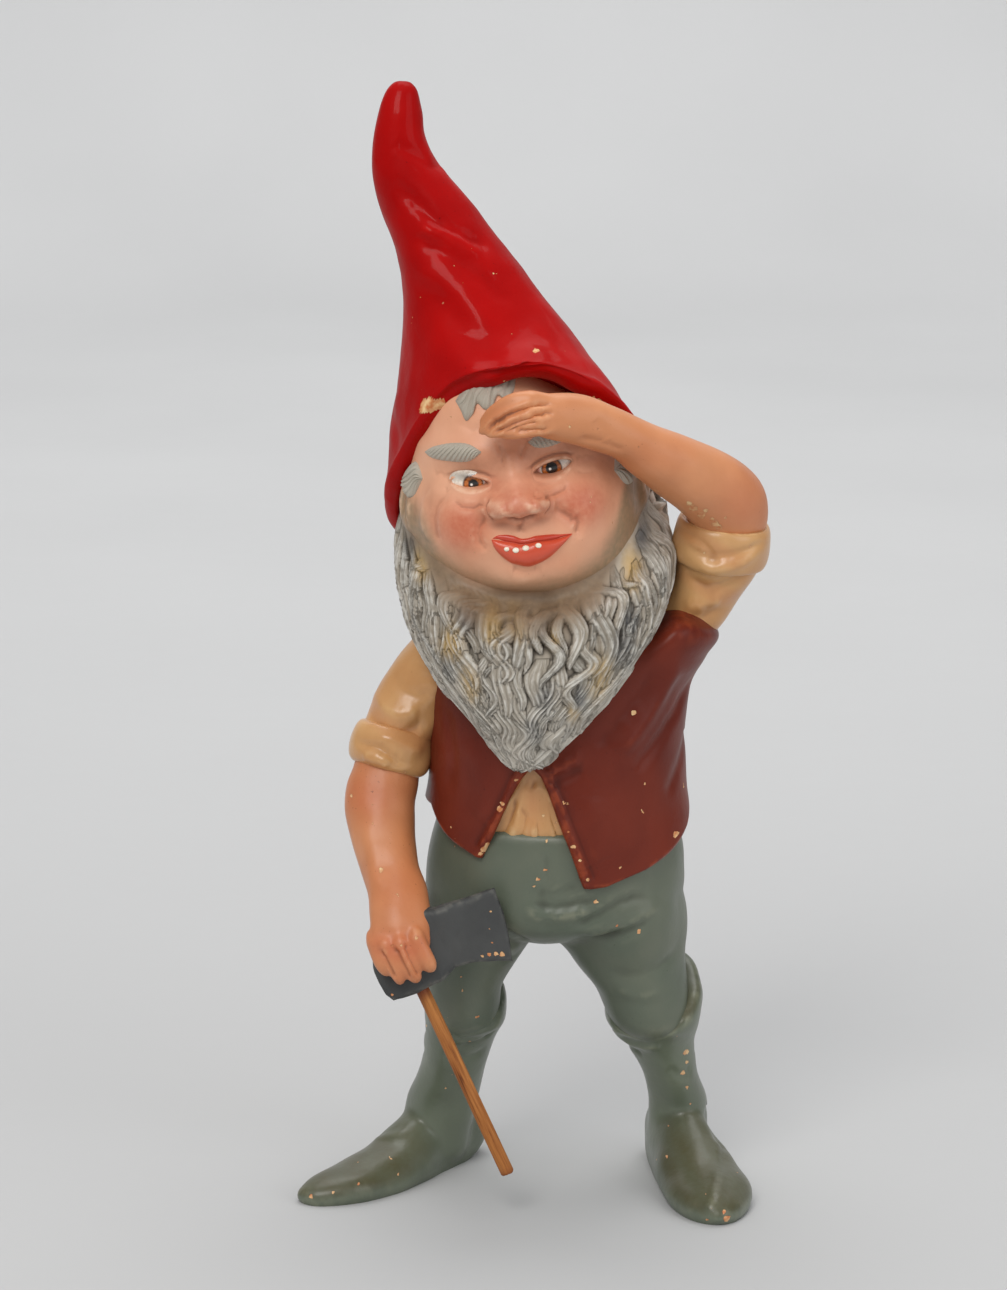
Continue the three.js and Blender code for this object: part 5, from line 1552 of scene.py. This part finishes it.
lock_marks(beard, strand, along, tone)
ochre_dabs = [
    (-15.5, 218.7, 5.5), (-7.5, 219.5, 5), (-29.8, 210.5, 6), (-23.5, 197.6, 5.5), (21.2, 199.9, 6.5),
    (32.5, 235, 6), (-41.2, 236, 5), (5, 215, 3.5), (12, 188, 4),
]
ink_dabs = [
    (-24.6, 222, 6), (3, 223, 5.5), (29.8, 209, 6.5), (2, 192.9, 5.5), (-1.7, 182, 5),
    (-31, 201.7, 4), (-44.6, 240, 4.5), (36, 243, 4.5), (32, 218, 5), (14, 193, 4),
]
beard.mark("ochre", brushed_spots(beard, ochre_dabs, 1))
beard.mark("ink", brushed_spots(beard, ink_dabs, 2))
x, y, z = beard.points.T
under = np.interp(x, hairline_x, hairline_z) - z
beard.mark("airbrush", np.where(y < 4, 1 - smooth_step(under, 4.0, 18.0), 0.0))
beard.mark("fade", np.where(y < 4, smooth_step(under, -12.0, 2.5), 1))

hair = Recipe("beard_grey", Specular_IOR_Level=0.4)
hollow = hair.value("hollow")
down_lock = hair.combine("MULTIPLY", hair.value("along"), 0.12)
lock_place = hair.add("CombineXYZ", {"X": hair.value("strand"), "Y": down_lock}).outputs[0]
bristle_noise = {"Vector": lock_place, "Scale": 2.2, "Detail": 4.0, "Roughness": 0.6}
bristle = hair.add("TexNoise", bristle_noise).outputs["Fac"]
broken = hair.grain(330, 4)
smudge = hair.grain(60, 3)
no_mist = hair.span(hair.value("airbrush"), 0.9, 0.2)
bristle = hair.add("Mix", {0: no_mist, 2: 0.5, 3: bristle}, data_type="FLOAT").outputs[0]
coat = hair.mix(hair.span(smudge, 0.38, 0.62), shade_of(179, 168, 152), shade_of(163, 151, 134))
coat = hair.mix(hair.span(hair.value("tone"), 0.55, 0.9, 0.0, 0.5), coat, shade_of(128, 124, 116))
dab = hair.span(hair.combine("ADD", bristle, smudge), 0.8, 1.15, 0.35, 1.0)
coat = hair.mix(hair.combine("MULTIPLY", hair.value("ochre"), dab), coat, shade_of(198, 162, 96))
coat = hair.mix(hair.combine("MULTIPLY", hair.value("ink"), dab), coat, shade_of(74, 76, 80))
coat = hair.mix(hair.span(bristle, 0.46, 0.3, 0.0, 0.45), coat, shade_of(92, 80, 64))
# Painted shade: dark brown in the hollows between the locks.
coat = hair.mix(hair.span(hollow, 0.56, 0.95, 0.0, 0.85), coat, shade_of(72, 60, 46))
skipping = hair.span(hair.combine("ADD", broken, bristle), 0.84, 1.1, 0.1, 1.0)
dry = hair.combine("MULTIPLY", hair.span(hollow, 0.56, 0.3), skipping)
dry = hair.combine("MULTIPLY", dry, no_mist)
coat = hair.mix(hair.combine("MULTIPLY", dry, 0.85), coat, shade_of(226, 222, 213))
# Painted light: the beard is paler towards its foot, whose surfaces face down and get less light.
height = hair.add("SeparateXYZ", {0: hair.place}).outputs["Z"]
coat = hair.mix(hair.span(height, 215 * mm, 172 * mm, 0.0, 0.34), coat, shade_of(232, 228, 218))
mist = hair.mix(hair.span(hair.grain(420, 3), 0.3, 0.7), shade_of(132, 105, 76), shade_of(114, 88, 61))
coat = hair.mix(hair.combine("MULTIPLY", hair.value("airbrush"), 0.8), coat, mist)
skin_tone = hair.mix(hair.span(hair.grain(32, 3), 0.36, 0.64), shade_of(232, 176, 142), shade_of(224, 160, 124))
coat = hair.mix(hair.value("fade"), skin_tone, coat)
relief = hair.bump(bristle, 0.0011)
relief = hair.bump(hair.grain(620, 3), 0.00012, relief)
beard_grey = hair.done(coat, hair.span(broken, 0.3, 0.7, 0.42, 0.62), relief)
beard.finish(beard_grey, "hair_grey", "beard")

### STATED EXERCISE
Reproduce all data above, unchanged.

### RESULT
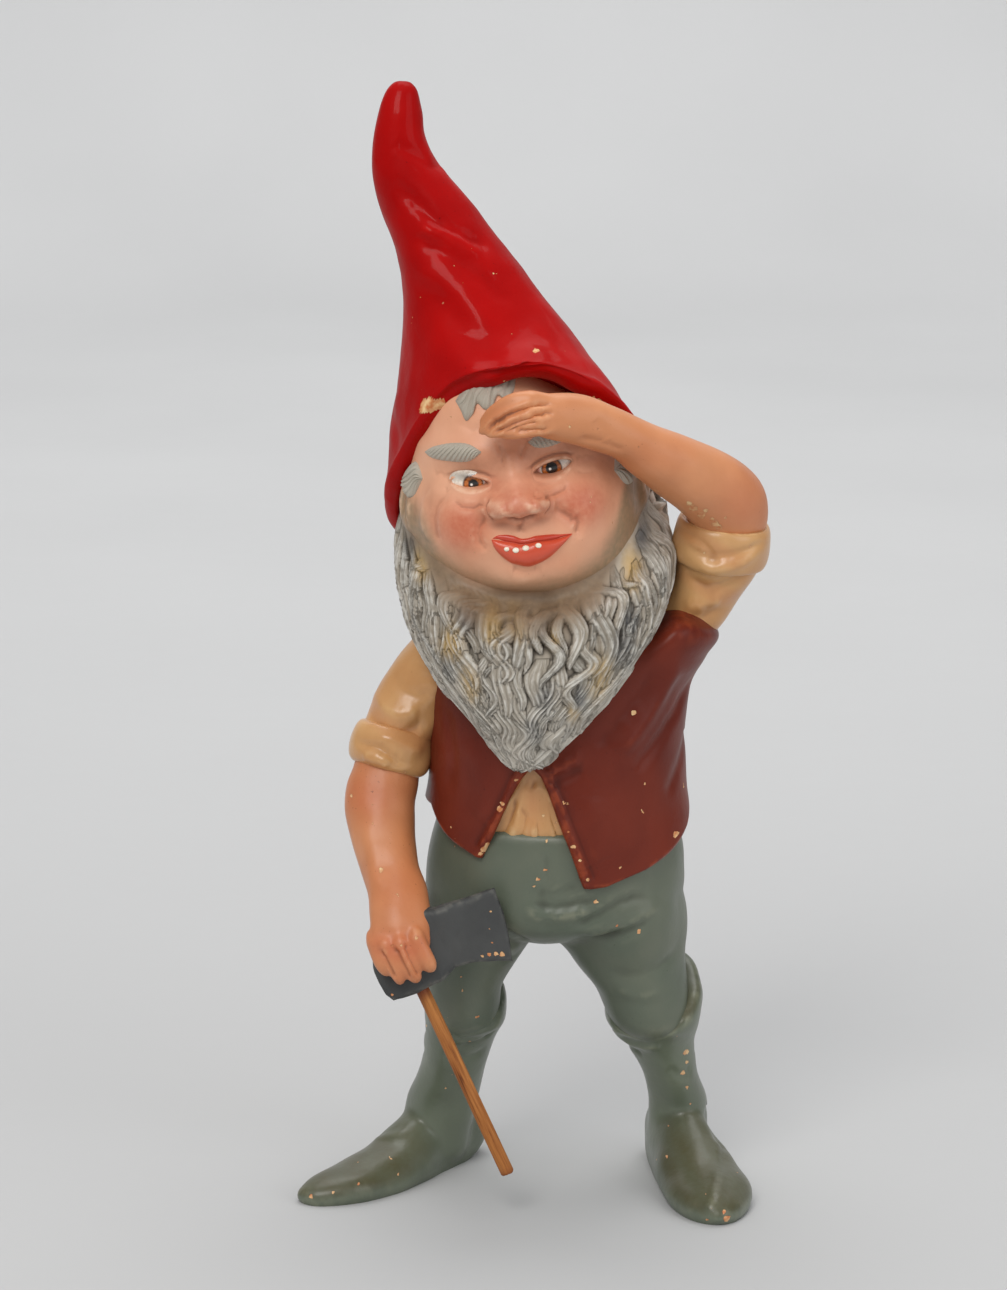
Continue the three.js and Blender code for this object: part 5, from line 1552 of scene.py. This part finishes it.
lock_marks(beard, strand, along, tone)
ochre_dabs = [
    (-15.5, 218.7, 5.5), (-7.5, 219.5, 5), (-29.8, 210.5, 6), (-23.5, 197.6, 5.5), (21.2, 199.9, 6.5),
    (32.5, 235, 6), (-41.2, 236, 5), (5, 215, 3.5), (12, 188, 4),
]
ink_dabs = [
    (-24.6, 222, 6), (3, 223, 5.5), (29.8, 209, 6.5), (2, 192.9, 5.5), (-1.7, 182, 5),
    (-31, 201.7, 4), (-44.6, 240, 4.5), (36, 243, 4.5), (32, 218, 5), (14, 193, 4),
]
beard.mark("ochre", brushed_spots(beard, ochre_dabs, 1))
beard.mark("ink", brushed_spots(beard, ink_dabs, 2))
x, y, z = beard.points.T
under = np.interp(x, hairline_x, hairline_z) - z
beard.mark("airbrush", np.where(y < 4, 1 - smooth_step(under, 4.0, 18.0), 0.0))
beard.mark("fade", np.where(y < 4, smooth_step(under, -12.0, 2.5), 1))

hair = Recipe("beard_grey", Specular_IOR_Level=0.4)
hollow = hair.value("hollow")
down_lock = hair.combine("MULTIPLY", hair.value("along"), 0.12)
lock_place = hair.add("CombineXYZ", {"X": hair.value("strand"), "Y": down_lock}).outputs[0]
bristle_noise = {"Vector": lock_place, "Scale": 2.2, "Detail": 4.0, "Roughness": 0.6}
bristle = hair.add("TexNoise", bristle_noise).outputs["Fac"]
broken = hair.grain(330, 4)
smudge = hair.grain(60, 3)
no_mist = hair.span(hair.value("airbrush"), 0.9, 0.2)
bristle = hair.add("Mix", {0: no_mist, 2: 0.5, 3: bristle}, data_type="FLOAT").outputs[0]
coat = hair.mix(hair.span(smudge, 0.38, 0.62), shade_of(179, 168, 152), shade_of(163, 151, 134))
coat = hair.mix(hair.span(hair.value("tone"), 0.55, 0.9, 0.0, 0.5), coat, shade_of(128, 124, 116))
dab = hair.span(hair.combine("ADD", bristle, smudge), 0.8, 1.15, 0.35, 1.0)
coat = hair.mix(hair.combine("MULTIPLY", hair.value("ochre"), dab), coat, shade_of(198, 162, 96))
coat = hair.mix(hair.combine("MULTIPLY", hair.value("ink"), dab), coat, shade_of(74, 76, 80))
coat = hair.mix(hair.span(bristle, 0.46, 0.3, 0.0, 0.45), coat, shade_of(92, 80, 64))
# Painted shade: dark brown in the hollows between the locks.
coat = hair.mix(hair.span(hollow, 0.56, 0.95, 0.0, 0.85), coat, shade_of(72, 60, 46))
skipping = hair.span(hair.combine("ADD", broken, bristle), 0.84, 1.1, 0.1, 1.0)
dry = hair.combine("MULTIPLY", hair.span(hollow, 0.56, 0.3), skipping)
dry = hair.combine("MULTIPLY", dry, no_mist)
coat = hair.mix(hair.combine("MULTIPLY", dry, 0.85), coat, shade_of(226, 222, 213))
# Painted light: the beard is paler towards its foot, whose surfaces face down and get less light.
height = hair.add("SeparateXYZ", {0: hair.place}).outputs["Z"]
coat = hair.mix(hair.span(height, 215 * mm, 172 * mm, 0.0, 0.34), coat, shade_of(232, 228, 218))
mist = hair.mix(hair.span(hair.grain(420, 3), 0.3, 0.7), shade_of(132, 105, 76), shade_of(114, 88, 61))
coat = hair.mix(hair.combine("MULTIPLY", hair.value("airbrush"), 0.8), coat, mist)
skin_tone = hair.mix(hair.span(hair.grain(32, 3), 0.36, 0.64), shade_of(232, 176, 142), shade_of(224, 160, 124))
coat = hair.mix(hair.value("fade"), skin_tone, coat)
relief = hair.bump(bristle, 0.0011)
relief = hair.bump(hair.grain(620, 3), 0.00012, relief)
beard_grey = hair.done(coat, hair.span(broken, 0.3, 0.7, 0.42, 0.62), relief)
beard.finish(beard_grey, "hair_grey", "beard")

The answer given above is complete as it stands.